- [Stated problem]: Return the lines exactly as they stand, from the first of the material through the line containing "post_angle = 35.0".

┄┄┄┄┄┄┄┄┄┄┄┄┄┄┄┄┄┄┄┄

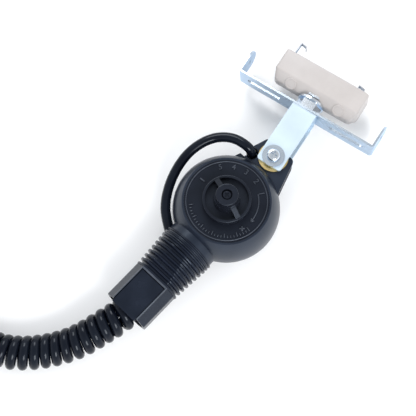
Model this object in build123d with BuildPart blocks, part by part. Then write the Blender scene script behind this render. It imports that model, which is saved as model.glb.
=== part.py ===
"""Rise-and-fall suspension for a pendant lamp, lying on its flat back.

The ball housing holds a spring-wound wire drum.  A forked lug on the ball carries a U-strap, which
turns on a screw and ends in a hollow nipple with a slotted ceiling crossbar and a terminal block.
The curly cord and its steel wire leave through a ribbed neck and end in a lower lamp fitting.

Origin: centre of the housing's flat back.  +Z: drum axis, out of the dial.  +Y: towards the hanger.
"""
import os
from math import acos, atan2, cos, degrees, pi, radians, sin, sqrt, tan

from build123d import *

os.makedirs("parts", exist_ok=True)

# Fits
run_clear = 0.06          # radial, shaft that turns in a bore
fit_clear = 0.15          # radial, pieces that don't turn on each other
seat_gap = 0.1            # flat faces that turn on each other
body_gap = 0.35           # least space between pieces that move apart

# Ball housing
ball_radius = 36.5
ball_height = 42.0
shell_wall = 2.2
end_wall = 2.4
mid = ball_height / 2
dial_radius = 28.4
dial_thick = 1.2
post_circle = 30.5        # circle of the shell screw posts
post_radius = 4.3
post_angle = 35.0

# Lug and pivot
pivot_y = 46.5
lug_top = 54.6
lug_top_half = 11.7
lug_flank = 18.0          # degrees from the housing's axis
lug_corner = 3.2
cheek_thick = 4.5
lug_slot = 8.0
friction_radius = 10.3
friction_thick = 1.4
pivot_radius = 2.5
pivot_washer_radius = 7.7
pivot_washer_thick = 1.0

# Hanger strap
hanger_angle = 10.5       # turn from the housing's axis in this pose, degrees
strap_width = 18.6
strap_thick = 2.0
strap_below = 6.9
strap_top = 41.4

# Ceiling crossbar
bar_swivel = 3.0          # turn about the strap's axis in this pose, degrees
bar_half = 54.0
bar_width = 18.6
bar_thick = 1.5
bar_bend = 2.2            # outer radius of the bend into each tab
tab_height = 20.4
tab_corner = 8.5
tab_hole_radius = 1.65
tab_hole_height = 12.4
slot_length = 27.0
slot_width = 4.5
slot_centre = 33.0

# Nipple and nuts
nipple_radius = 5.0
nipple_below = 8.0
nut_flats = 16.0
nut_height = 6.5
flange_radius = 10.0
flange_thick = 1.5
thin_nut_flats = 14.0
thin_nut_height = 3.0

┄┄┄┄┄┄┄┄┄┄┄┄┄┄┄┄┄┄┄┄

- [Full answer]:
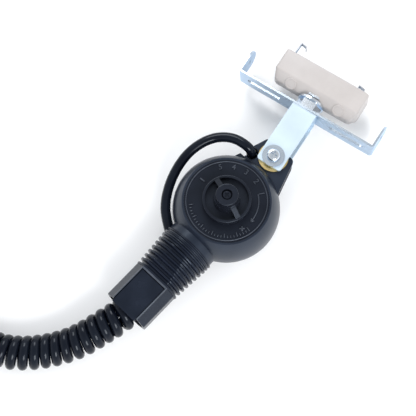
Model this object in build123d with BuildPart blocks, part by part. Then write the Blender scene script behind this render. It imports that model, which is saved as model.glb.
=== part.py ===
"""Rise-and-fall suspension for a pendant lamp, lying on its flat back.

The ball housing holds a spring-wound wire drum.  A forked lug on the ball carries a U-strap, which
turns on a screw and ends in a hollow nipple with a slotted ceiling crossbar and a terminal block.
The curly cord and its steel wire leave through a ribbed neck and end in a lower lamp fitting.

Origin: centre of the housing's flat back.  +Z: drum axis, out of the dial.  +Y: towards the hanger.
"""
import os
from math import acos, atan2, cos, degrees, pi, radians, sin, sqrt, tan

from build123d import *

os.makedirs("parts", exist_ok=True)

# Fits
run_clear = 0.06          # radial, shaft that turns in a bore
fit_clear = 0.15          # radial, pieces that don't turn on each other
seat_gap = 0.1            # flat faces that turn on each other
body_gap = 0.35           # least space between pieces that move apart

# Ball housing
ball_radius = 36.5
ball_height = 42.0
shell_wall = 2.2
end_wall = 2.4
mid = ball_height / 2
dial_radius = 28.4
dial_thick = 1.2
post_circle = 30.5        # circle of the shell screw posts
post_radius = 4.3
post_angle = 35.0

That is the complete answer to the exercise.